Respondent maintains that the reason petitioner is trying to establish residency is to take advantage of the district’s schools and that petitioner therefore does not intend to permanently reside in the district.  Where the sole reason the child is residing with someone other than a parent or legal guardian is to take advantage of the schools of the district, the child has not established residence (Appeal of Cheng, 47 Ed Dept Rep 366, Decision No. 15,726; Appeal of Mendoza, 47 id. 285, Decision No. 15,698).  However, families may, and often do, establish residency based on their preference of school districts (Appeal of W.D. and P.Z-D., 44 Ed Dept Rep 77, Decision No. 15,104).  This is not to be confused with situations in which parents rent or purchase property in a district for the sole purpose of having their children attend district schools without intending to become district residents (seeAppeal of Perez, 42 Ed Dept Rep 71, Decision No. 14,779).

In the instant appeal, petitioner admits that the purpose of this living arrangement was so that Noah could “attend Schalmont High School for his senior year” and graduate with his friends and for academic and “other social reasons.”  Respondent notes that, at the July 26, 2010 meeting, petitioner stated that she intends to live at the Schalmont residence until July 2011, after Noah’s graduation, at which time she plans to return to the Mohonasen residence.  Respondent also explains that, taken together, the circumstances surrounding petitioner’s move to Schalmont raised questions as to petitioner’s intent to permanently reside in the district:

I had such questions due to the fact that participation in our football program seemed to be a motivating factor in the purported change of residence; the fact that Noah was a senior in high school and there was no indication that [petitioner] would remain at such address after his graduation ...; the fact that there was no issue between [petitioner and her husband] (such as divorce or legal separation) that was causing the change of location; the fact that laundry and internet use would take place at the residence [petitioner] jointly owns with her husband in Mohonasen ...; the fact that [petitioner] would be continuing to run her small business out of [the Mohonasen] location ...; and the fact that [petitioner] and her husband were keeping the Mohonasen home because there was a lack of space in the Schalmont apartment....

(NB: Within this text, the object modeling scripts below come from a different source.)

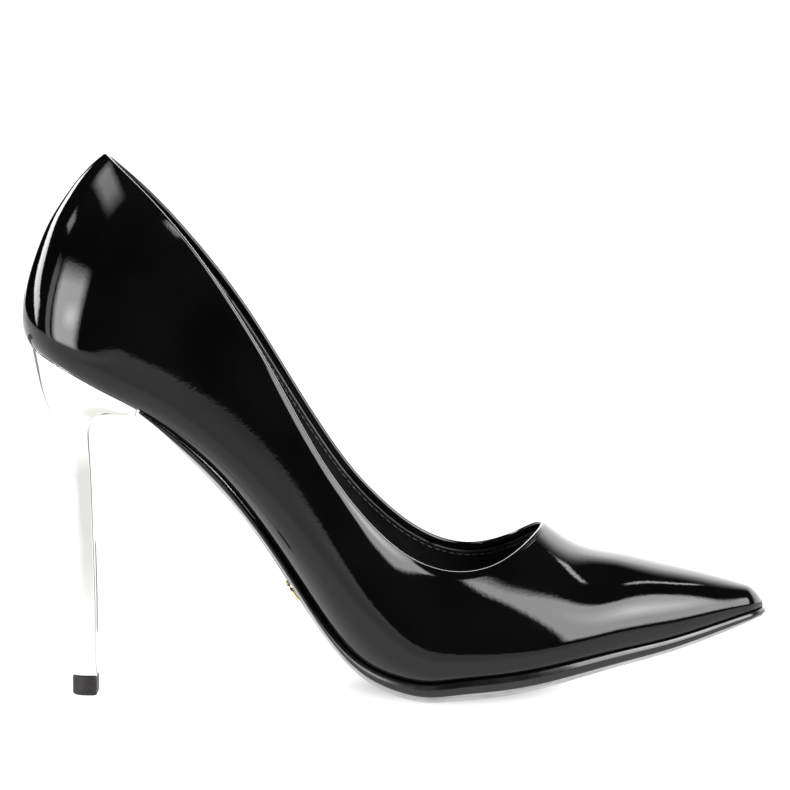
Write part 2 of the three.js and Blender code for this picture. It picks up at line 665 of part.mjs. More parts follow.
// Half of the D-shaped outline of a slice: share of the way from breast to back, and share of the half width.
const outlineSteps = 5;
const straightShare = 0.32;
const halfOutline = [[0, 0.84], [0.05, 0.96], [0.15, 1], [straightShare, 1]];
for (let i = 1; i < outlineSteps; i += 1) {
  const a = (rightAngle * i) / outlineSteps;
  halfOutline.push([straightShare + (1 - straightShare) * Math.sin(a), Math.cos(a)]);
}
const outline = [...halfOutline, [1, 0], ...halfOutline.slice().reverse().map(([along, w]) => [along, -w])];

// A solid through D-shaped slices, the first one on top. Its ends are closed by fans.
function loft(slices) {
  const positions = [];
  const index = [];
  const count = outline.length;
  for (const { back, front, half } of slices) {
    for (const [along, share] of outline) {
      const x = front[0] + (back[0] - front[0]) * along;
      const z = front[1] + (back[1] - front[1]) * along;
      positions.push(x, half * share, z);
    }
  }
  for (let s = 0; s < slices.length - 1; s += 1) {
    for (let k = 0; k < count; k += 1) {
      const a = s * count + k;
      const b = s * count + ((k + 1) % count);
      index.push(a, a + count, b, b, a + count, b + count);
    }
  }
  const bottom = (slices.length - 1) * count;
  for (let k = 1; k < count - 1; k += 1) {
    index.push(0, k, k + 1);
    index.push(bottom, bottom + k + 1, bottom + k);
  }
  return bufferGeometry(positions, index);
}

function addHeel() {
  const back = bottomPoint({ x: HINGE_X, turn: rightAngle }, 0, -GAP, HEEL_SEAT_INSET);
  const front = bottomPoint(inFront(HEEL_BREAST_X), 0, -GAP);
  const seat = { back: [back.x, back.z], front: [front.x, front.z], half: seamHalf(HINGE_X) - HEEL_SEAT_INSET };
  const holes = [rod(stemAxis, TUBE.outer + GAP, -1, TUBE.to + 1)];
  holes.push(rod(screwAxis, SCREW.radius + GAP, -SCREW.depth - GAP, 6));
  nailAxes.forEach((axis) => holes.push(rod(axis, NAIL.radius + GAP, -NAIL.depth - GAP, 6)));
  add("heel", cut(loft([seat, ...HEEL_SLICES]), holes), chromed);

  const { outer, inner, from, to } = TUBE;
  const ring = [[inner, from], [outer, from], [outer, to], [inner, to], [inner, from]];
  add("heel_tube", turned(ring, stemAxis.base, stemAxis.direction), steel);
}

function addTopPiece() {
  const { back, front, half, height, rounding } = TOP_PIECE;
  const slice = (z, inset) => ({ back: [back + inset, z], front: [front - inset, z], half: half - inset });
  const block = loft([slice(height, 0), slice(rounding, 0), slice(0, rounding)]);
  const socket = rod(stemAxis, PIN.radius + GAP, PIN.from - GAP, height + 2);
  add("top_piece", cut(block, [socket]), tipBlack);
  add("top_piece_pin", rod(stemAxis, PIN.radius, PIN.from, PIN.to), steel);
}

addUpper();
addLinings();
addInnerBottom();
addOutsole();
addHeel();
addTopPiece();
addFasteners();

export default shoe;
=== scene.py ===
# A high heel pump: black patent upper with a pointed toe, black lining and insock, plated stiletto heel.
# The shapes are worked out in millimetres in the shoe's own frame and stored in metres.
import math
import bpy
import numpy as np
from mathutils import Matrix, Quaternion, Vector


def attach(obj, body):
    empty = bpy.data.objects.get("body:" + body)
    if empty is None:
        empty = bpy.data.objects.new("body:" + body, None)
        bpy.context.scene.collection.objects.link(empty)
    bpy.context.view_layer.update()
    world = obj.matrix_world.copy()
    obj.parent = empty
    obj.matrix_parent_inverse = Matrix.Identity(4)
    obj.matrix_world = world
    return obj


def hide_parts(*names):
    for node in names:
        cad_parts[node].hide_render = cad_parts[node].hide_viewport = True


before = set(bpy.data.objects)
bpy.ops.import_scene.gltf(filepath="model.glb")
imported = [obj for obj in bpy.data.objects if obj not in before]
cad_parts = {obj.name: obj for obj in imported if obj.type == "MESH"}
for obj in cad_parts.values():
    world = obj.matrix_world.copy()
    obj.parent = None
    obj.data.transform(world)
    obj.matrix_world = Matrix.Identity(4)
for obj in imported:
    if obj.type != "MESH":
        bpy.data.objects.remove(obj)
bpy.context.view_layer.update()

MM = 0.001
LATERAL, MEDIAL = -1, 1
TIP_X, TIP_ROUND = 114.3, 5.2
THROAT_X, HINGE_X, BREAST_X = 45.1, -88.0, -76.6
HEEL_LEAN = math.radians(28.4)
LEAN_FROM, LEAN_TO = -75.0, 20.0
VAMP_LINING_X, GRIP_X = -6.0, -70.0
LASTING_MARGIN = 9.0
ROLL = 0.95  # radius of the folded top edge
LIP, LIP_DEPTH = 2.6, 0.32  # near its top edge the upper bends inwards over this height and by this much
LIP_FROM, LIP_TO = -50, -28  # at the back there is no bend: it sets in between these places
LIP_COLUMNS = 14  # and at the throat it sets in over this many columns
QUARTER = math.pi / 2


# ---- Curves ----
class Spline:
    """A natural cubic spline, straight beyond its ends."""

    def __init__(self, points, start_slope=None):
        self.x, self.y = np.array(points, float).T
        h, dy = np.diff(self.x), np.diff(self.y)
        n = len(self.x)
        system, right = np.eye(n), np.zeros(n)
        for i in range(1, n - 1):
            system[i, i - 1 : i + 2] = h[i - 1], 2 * (h[i - 1] + h[i]), h[i]
            right[i] = 6 * (dy[i] / h[i] - dy[i - 1] / h[i - 1])
        if start_slope is not None:
            system[0, :2] = 2 * h[0], h[0]
            right[0] = 6 * (dy[0] / h[0] - start_slope)
        self.bend = np.linalg.solve(system, right)

    def __call__(self, at):
        at = np.asarray(at, float)
        x, y, m = self.x, self.y, self.bend
        i = np.clip(np.searchsorted(x, at, side="right") - 1, 0, len(x) - 2)
        h = x[i + 1] - x[i]
        t = np.clip(at, x[0], x[-1])
        a, b = (x[i + 1] - t) / h, (t - x[i]) / h
        inner = a * y[i] + b * y[i + 1] + ((a**3 - a) * m[i] + (b**3 - b) * m[i + 1]) * h * h / 6
        first = (y[1] - y[0]) / (x[1] - x[0]) - (x[1] - x[0]) * (2 * m[0] + m[1]) / 6
        last = (y[-1] - y[-2]) / (x[-1] - x[-2]) + (x[-1] - x[-2]) * (m[-2] + 2 * m[-1]) / 6
        before, beyond = np.minimum(at - x[0], 0), np.maximum(at - x[-1], 0)
        return inner + before * first + beyond * last


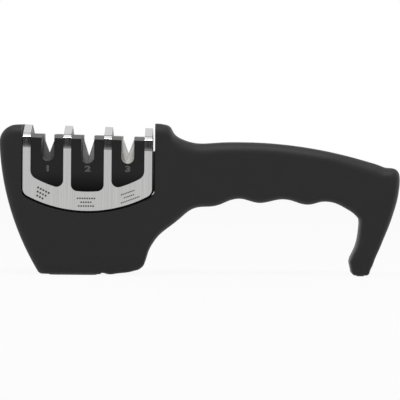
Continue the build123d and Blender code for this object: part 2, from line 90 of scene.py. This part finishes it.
def fill(tree, node, inputs):
    """Fill a node's inputs with plain values, or link them to other nodes' outputs."""
    for name, value in inputs.items():
        if isinstance(value, bpy.types.NodeSocket):
            tree.links.new(value, node.inputs[name])
        else:
            node.inputs[name].default_value = value


def add_node(tree, kind, inputs=None, **settings):
    """Add a node, set its attributes and fill its inputs."""
    made = tree.nodes.new(kind)
    for name, value in settings.items():
        setattr(made, name, value)
    fill(tree, made, inputs or {})
    return made


def start_material(name):
    """A new material, its tree, its Principled shader and its Object coordinates."""
    material = bpy.data.materials.new(name)
    material.use_nodes = True
    tree = material.node_tree
    place = add_node(tree, "ShaderNodeTexCoord").outputs["Object"]
    return material, tree, tree.nodes["Principled BSDF"], place


def per_metre(millimetres):
    """The noise scale whose features are this many millimetres across."""
    return 1 / (millimetres * MM)


print("helpers ready: srgb, fill, add_node, start_material, per_metre")

# %% [markdown]
# ## Steps that the finishes share
# Real surfaces are never even, and the same few steps make them so. Noise gives a soft
# random value. That value is moved to the range that a roughness or a height needs, it
# mixes two colours, or it becomes a bump, which turns the light as fine relief would.
# A vector split along its axes tells how high a point lies or how far a face leans back.


# %% Noise, ranges, mixes and bumps
def noise(tree, place, scale, detail=2.0):
    """Soft noise between 0 and 1."""
    inputs = {"Vector": place, "Scale": scale, "Detail": detail}
    return add_node(tree, "ShaderNodeTexNoise", inputs).outputs["Fac"]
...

To the contrary, in her verified petition, petitioner claims that her lease runs through July 31, 2011[4] and that she therefore has the “intent to reside and is legally obligated to pay rent, for periods of time beyond the school year.”  Petitioner also asserts that, because Noah will be completing his senior year in June 2011 and has “not made a decision regarding his college career,” she is “unable to state whether [she] will renew” her lease or “seek an alternate residence following the conclusion” of the lease.  She further states that she “does not own a ‘business’ per se,” and explains that she had previously attempted to supplement her income by selling spices at home parties, but has “essentially discontinued” such business.  Aside from her conclusory assertions, however, petitioner has submitted no evidence to support her claims that she intends to permanently reside at the Schalmont residence.

The record also indicates that, except for the lease and rent/security deposit receipts, the documents produced by petitioner are dated after her residency was questioned.  Indeed, the documentation of cable/internet service at the Schalmont address and driver’s license change-of-address applications actually post-date respondent’s July 26, 2010 residency determination.  Respondent also points out that, although petitioner has submitted a bank document listing the Schalmont residence as her address, this document states that an “Alternate Address Exists.”

While the record indicates that petitioner has leased an apartment in the district for which she has established certain utilities, she has not met her burden of establishing that she intends to remain there permanently.  Therefore, under the circumstances presented in this appeal, I cannot conclude that respondent’s determination was arbitrary or capricious.

Finally, petitioner appears to argue that, because she relied upon information provided by the district’s website and staff in obtaining documentation to support her residency claim, respondent should be estopped from denying Noah admission to the district’s schools as a resident student.  The record in this case indicates that respondent, as the board’s designee, is ultimately responsible for making residency determinations (see 8 NYCRR §100.2[y]).  As respondent notes, she “is not precluded from seeking additional information in [making such determinations] when valid questions arise.”  As a result, even though district staff may have provided guidance regarding the types of documentation that might be provided to establish residency, that does not mean that respondent was bound to determine that petitioner is a district resident if petitioner submitted the types of documentation called for in the guidance.  Respondent’s obligation under §100.2(y) of the Commissioner’s regulations is to determine residency based on the totality of the evidence.  In any event, equitable estoppel does not apply against a government subdivision except in limited circumstances not applicable here (Parkview Associates v. City of New York, et al., 71 NY2d 274; Appeal of Perez, 42 Ed Dept Rep 71, Decision No. 14,779).

THE APPEAL IS DISMISSED.

END OF FILE.

[1] Respondent’s website provides a list of “Information you will need” to register a new student, including “Two (2) Proofs of district residency (utility or telephone bill, rental agreement, tax bill, document from closing with the name & address together).”

[2] According to the transcript, petitioner’s husband stated at the meeting that he and petitioner do not claim a school tax relief (“STAR”) exemption on their Mohonasen residence.  However, respondent has produced a property tax receipt indicating that petitioner and her husband received a 2009-2010 STAR exemption on this property.

[3] Petitioner explains that this letter was sent to her at the Mohonasen address because “at the time [she] had service turned on [she] did not have access to the apartment yet.”

[4] Contrary to petitioner’s assertion, the record contains a copy of the lease agreement, which indicates that the lease expires on June 30, 2011.